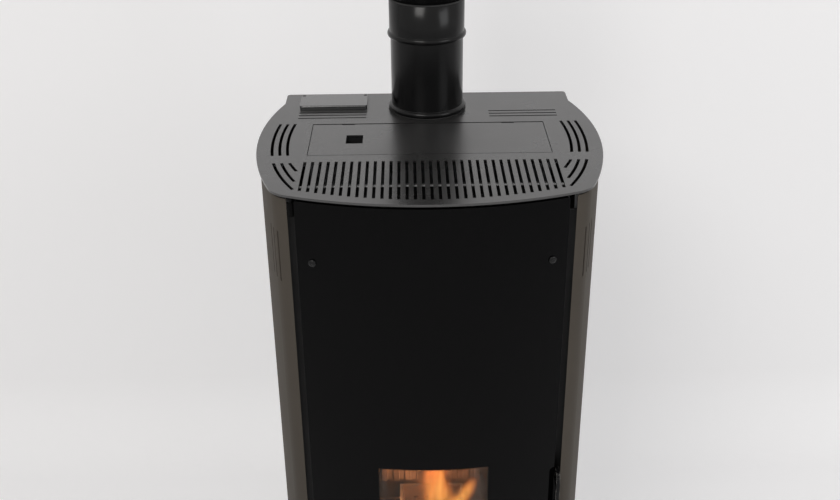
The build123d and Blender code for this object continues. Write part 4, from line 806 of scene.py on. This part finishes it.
@dataclass
class SmokePath(Assembly):
    """Smoke box, fans and the flue."""

    flue_y: float = 0.1205
    pipe_radius: float = 0.05075
    bore_radius: float = 0.04955
    socket_radius: float = 0.0523
    mouth_radius: float = 0.0511
    crest_radius: float = 0.05495
    bead_height: float = 0.0075
    bead_steps: int = 10
    bead_power: float = 0.8      # below 1 the bead is fuller than a half sine
    crease: float = 0.0006       # a fine step that keeps the shading crisp beside a bead
    chamfer: float = 0.0004
    ledge: float = 0.001         # the slope of the socket's inner step
    lead: float = 0.01           # the bore's end, for even shading
    lower_pipe: tuple[float, float, float] = (0.9155, 1.05625, 1.10875)
    upper_pipe: tuple[float, float, float] = (1.07375, 1.30125, 1.35375)
    plate_bead: float = 0.9515
    flue_sides: int = 96

    finishes: ClassVar[dict[str, Surface]] = {
        # The smoke box wears the firebox finish so that its shaded opening shows painted firelight.
        "smoke_box": FIREBOX_PAINT_AND_FIRELIGHT, "smoke_fan_housing": CASTING, "smoke_fan_impeller": BARE_STEEL,
        "smoke_fan_motor": MOTOR, "flue_riser": BLACK_PAINT, "flue_collar": ENAMEL, "flue_seals": RUBBER,
        "flue_pipe_lower": ENAMEL, "flue_pipe_upper": ENAMEL, "room_fan_housing": GALVANISED,
        "room_fan_rotor": CASTING, "room_fan_motor": MOTOR, "air_intake_tube": ZINC,
    }

    def build(self) -> None:
        """Turn both pipes with their rolled beads."""
        self.build_pipe("flue_tube_lower", "flue_pipe_lower", self.lower_pipe, (self.plate_bead,))
        self.build_pipe("flue_tube_upper", "flue_pipe_upper", self.upper_pipe, ())

    def bead(self, low: float, foot: float) -> list[tuple[float, float]]:
        """Return the outline of one rolled bead.

        Args:
            low: the height where it starts on the pipe.
            foot: the radius where it ends.

        Returns:
            Radius and height pairs, upwards.
        """
        points = []
        for k in range(self.bead_steps + 1):
            a = math.pi * k / self.bead_steps
            base = self.pipe_radius + (foot - self.pipe_radius) * k / self.bead_steps
            swell = (self.crest_radius - base) * math.sin(a) ** self.bead_power
            points.append((base + swell, low + self.bead_height * (0.5 - 0.5 * math.cos(a))))
        return points

    def build_pipe(self, name: str, node: str, heights: tuple[float, float, float], beads: tuple[float, ...]) -> None:
        """Turn one pipe with a plain bore, its beads and the socket above the top one.

        Args:
            name: the piece's name.
            node: the CAD node that it stands for.
            heights: its lower end, its top bead and its rim.
            beads: where further beads start.
        """
        low, top_bead, rim = heights
        step = top_bead + self.bead_height
        bore, pipe, mouth, socket = self.bore_radius, self.pipe_radius, self.mouth_radius, self.socket_radius
        cut, crease, edge = self.chamfer, self.crease, (socket - mouth) / 2
        outline = [(bore, low + cut), (bore + edge, low), (pipe, low + cut)]
        for start in beads:
            outline += [(pipe, start - crease), *self.bead(start, pipe), (pipe, start + self.bead_height + crease)]
        outline += [(pipe, top_bead - crease), *self.bead(top_bead, socket), (socket, step + crease)]
        outline += [(socket, rim - cut), (mouth + edge, rim), (mouth, rim - cut)]
        outline += [(mouth, step + self.ledge), (bore, step), (bore, low + self.lead)]
        shape = Shape()
        shape.turned(outline, Matrix.Translation((0, self.flue_y, 0)), self.flue_sides, ring=True)
        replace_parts(shape.piece(name, ENAMEL, "stove_body", "flue_enamel"), node)


class Tongue(NamedTuple):
    """A tongue of flame: its foot, height, greatest width, turn in degrees, tip's shift and middle's density."""

    x: float
    y: float
    height: float
    width: float
    facing: float
    lean: float
    density: float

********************

- _Short task_
Give the count of lines in the data shown above that contain "finishes", and nothing else.

- _Result of this task_
2